* GIVEN EXERCISE *
Extract from the listing each line in which the word "lifts" appears.

(Object data in JSON)
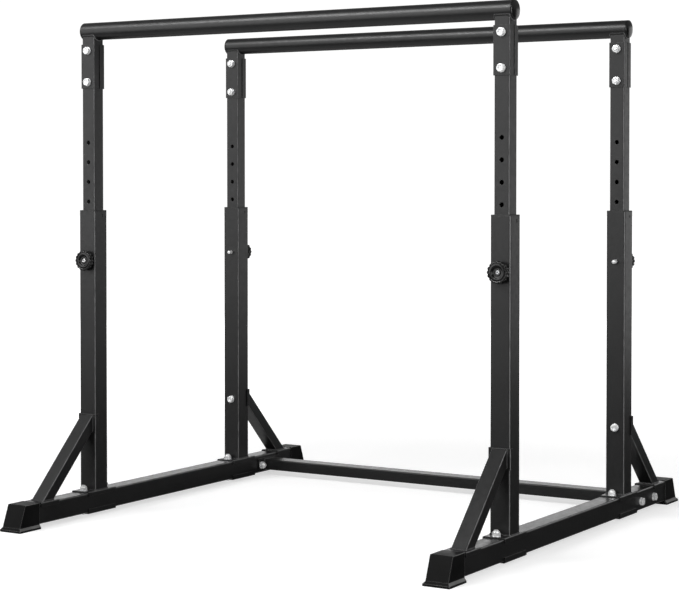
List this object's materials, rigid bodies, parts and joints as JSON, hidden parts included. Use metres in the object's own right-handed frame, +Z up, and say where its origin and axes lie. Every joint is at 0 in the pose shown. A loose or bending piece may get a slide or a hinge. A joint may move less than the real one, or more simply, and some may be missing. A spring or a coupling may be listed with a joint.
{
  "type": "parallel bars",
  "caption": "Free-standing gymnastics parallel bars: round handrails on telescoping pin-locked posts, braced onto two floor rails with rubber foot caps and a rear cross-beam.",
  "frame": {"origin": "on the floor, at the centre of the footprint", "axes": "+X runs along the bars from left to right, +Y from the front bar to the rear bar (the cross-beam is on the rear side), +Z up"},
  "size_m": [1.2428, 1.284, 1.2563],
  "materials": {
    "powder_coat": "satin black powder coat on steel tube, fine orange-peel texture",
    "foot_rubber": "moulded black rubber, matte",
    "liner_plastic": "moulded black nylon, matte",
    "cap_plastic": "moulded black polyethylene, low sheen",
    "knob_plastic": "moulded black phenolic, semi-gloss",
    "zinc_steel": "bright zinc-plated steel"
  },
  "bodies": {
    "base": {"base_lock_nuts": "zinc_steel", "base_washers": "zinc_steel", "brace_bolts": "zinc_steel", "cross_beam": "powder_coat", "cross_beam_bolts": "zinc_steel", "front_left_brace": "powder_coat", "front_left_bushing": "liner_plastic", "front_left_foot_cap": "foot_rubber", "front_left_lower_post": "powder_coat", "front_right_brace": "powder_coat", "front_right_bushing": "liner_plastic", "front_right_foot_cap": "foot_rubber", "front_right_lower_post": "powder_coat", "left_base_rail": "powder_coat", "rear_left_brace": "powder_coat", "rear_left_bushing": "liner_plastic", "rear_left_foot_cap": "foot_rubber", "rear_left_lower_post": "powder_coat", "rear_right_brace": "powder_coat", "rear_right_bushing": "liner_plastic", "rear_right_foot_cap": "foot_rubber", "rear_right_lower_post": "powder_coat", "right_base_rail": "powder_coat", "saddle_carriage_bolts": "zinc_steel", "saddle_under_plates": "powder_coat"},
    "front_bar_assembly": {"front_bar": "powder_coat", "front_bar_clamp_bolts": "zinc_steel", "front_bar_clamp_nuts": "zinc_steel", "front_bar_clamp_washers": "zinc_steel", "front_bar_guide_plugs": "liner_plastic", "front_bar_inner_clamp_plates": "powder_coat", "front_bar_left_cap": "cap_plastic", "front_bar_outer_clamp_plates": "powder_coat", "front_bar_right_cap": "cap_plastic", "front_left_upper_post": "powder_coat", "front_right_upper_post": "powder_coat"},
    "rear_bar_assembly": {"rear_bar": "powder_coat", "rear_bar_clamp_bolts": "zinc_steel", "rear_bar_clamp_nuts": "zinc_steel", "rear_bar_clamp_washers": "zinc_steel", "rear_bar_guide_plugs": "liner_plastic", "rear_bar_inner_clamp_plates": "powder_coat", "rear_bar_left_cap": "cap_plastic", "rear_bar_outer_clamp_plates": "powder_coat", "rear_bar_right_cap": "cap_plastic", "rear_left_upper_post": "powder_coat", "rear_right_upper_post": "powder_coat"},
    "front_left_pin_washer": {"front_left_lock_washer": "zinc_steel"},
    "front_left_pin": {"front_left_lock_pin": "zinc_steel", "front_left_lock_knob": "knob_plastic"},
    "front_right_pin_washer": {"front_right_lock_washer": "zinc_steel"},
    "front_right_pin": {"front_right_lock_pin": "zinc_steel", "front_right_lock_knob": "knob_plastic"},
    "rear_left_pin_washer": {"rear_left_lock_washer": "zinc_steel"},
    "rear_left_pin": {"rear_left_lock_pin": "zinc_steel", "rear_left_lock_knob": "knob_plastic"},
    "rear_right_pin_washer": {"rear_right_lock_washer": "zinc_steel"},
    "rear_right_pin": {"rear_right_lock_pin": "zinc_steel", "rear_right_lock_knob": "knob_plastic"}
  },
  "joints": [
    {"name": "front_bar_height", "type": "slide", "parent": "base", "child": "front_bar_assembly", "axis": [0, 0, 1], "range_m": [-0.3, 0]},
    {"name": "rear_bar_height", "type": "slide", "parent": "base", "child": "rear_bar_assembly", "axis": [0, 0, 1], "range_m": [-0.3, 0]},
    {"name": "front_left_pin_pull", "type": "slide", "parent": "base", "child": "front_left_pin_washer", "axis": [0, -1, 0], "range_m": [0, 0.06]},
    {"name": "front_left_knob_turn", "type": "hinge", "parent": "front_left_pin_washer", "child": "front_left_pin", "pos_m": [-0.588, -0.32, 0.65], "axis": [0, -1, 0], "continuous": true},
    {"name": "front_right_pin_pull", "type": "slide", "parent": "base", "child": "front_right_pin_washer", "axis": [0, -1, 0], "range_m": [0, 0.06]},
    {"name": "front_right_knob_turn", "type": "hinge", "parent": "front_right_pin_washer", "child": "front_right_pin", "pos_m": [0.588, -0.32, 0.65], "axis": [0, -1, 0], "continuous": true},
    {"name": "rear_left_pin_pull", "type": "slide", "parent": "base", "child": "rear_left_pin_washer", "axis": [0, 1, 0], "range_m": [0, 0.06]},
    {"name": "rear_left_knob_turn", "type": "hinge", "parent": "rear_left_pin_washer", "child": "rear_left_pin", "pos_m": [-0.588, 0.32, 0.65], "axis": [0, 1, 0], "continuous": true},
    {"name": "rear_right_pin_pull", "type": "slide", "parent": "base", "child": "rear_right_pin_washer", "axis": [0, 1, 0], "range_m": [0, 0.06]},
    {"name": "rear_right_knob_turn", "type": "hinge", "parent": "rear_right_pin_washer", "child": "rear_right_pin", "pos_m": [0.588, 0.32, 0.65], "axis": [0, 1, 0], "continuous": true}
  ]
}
...
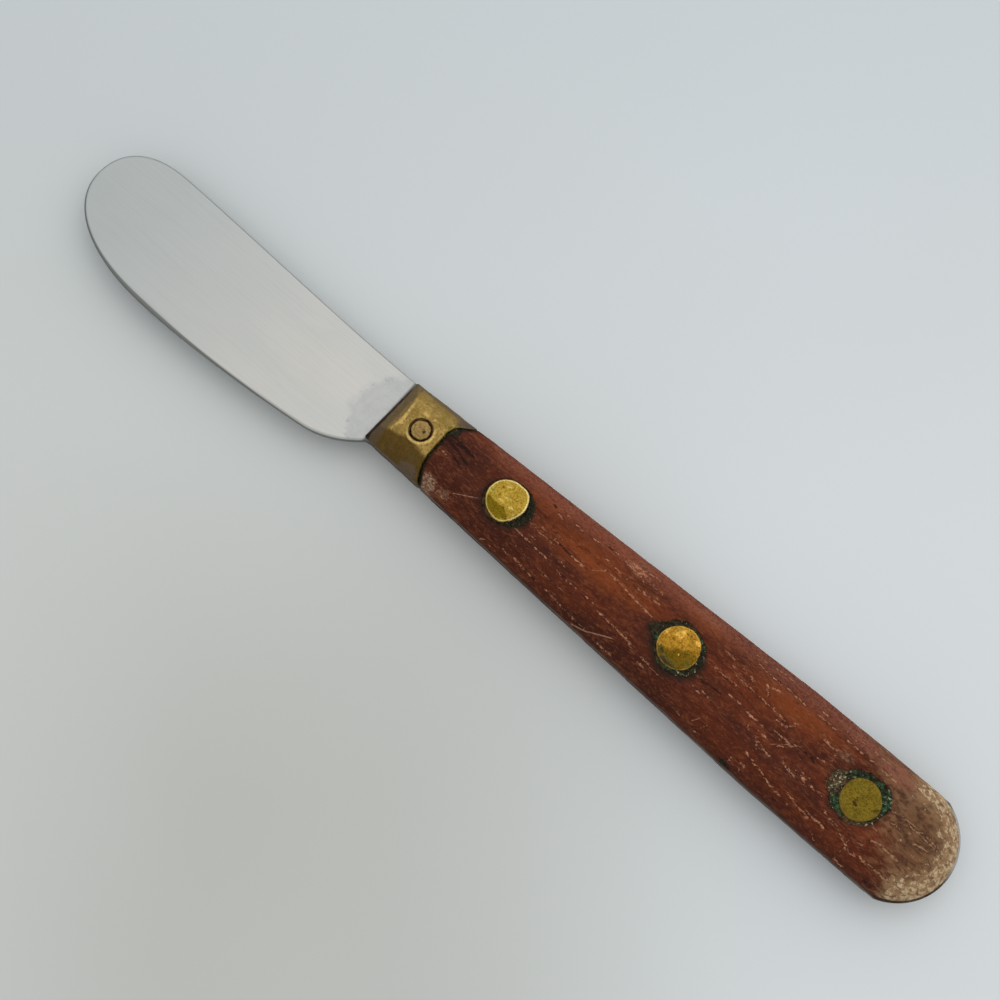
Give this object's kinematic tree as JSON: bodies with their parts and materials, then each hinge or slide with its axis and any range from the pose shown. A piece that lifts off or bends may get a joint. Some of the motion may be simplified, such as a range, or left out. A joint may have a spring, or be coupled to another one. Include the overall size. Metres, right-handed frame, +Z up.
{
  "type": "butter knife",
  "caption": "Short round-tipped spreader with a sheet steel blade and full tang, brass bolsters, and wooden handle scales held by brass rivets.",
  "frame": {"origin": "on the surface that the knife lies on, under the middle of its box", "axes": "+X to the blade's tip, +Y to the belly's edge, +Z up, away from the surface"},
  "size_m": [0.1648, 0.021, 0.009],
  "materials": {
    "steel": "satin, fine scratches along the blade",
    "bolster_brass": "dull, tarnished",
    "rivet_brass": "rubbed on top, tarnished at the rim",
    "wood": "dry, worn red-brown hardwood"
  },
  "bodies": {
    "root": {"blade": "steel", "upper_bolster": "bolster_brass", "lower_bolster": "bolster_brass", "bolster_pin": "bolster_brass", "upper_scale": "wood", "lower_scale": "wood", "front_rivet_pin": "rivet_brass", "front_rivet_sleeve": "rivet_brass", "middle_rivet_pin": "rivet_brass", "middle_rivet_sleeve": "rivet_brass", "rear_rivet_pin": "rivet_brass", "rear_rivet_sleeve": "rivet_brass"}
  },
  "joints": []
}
...
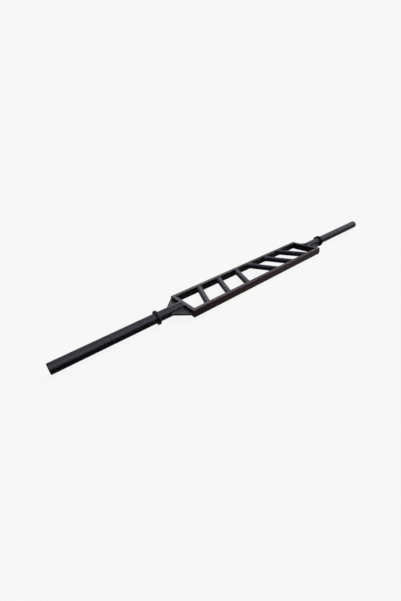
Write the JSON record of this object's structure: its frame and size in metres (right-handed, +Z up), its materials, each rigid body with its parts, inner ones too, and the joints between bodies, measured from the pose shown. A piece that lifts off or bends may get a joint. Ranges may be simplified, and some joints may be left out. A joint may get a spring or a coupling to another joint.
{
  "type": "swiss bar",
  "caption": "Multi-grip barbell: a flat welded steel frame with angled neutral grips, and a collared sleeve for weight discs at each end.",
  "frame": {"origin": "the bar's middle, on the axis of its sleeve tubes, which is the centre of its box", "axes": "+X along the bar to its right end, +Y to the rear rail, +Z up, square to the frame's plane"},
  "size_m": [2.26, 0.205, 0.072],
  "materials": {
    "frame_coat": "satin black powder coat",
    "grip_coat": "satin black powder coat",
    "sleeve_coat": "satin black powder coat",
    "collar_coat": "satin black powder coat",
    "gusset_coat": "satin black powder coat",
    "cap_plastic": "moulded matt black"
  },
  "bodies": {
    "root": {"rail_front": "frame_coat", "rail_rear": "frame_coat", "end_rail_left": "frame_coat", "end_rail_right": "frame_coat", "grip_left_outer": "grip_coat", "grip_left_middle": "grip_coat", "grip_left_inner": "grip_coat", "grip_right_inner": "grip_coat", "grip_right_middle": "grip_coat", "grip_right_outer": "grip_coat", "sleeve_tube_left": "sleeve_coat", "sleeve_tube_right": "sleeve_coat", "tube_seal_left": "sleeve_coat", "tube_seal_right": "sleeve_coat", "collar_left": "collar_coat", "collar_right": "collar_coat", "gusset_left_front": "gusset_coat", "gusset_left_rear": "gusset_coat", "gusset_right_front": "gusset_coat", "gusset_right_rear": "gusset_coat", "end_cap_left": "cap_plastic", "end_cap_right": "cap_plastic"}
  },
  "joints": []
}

* EXERCISE OUTPUT *
Give this object's kinematic tree as JSON: bodies with their parts and materials, then each hinge or slide with its axis and any range from the pose shown. A piece that lifts off or bends may get a joint. Some of the motion may be simplified, such as a range, or left out. A joint may have a spring, or be coupled to another one. Include the overall size. Metres, right-handed frame, +Z up.
Write the JSON record of this object's structure: its frame and size in metres (right-handed, +Z up), its materials, each rigid body with its parts, inner ones too, and the joints between bodies, measured from the pose shown. A piece that lifts off or bends may get a joint. Ranges may be simplified, and some joints may be left out. A joint may get a spring or a coupling to another joint.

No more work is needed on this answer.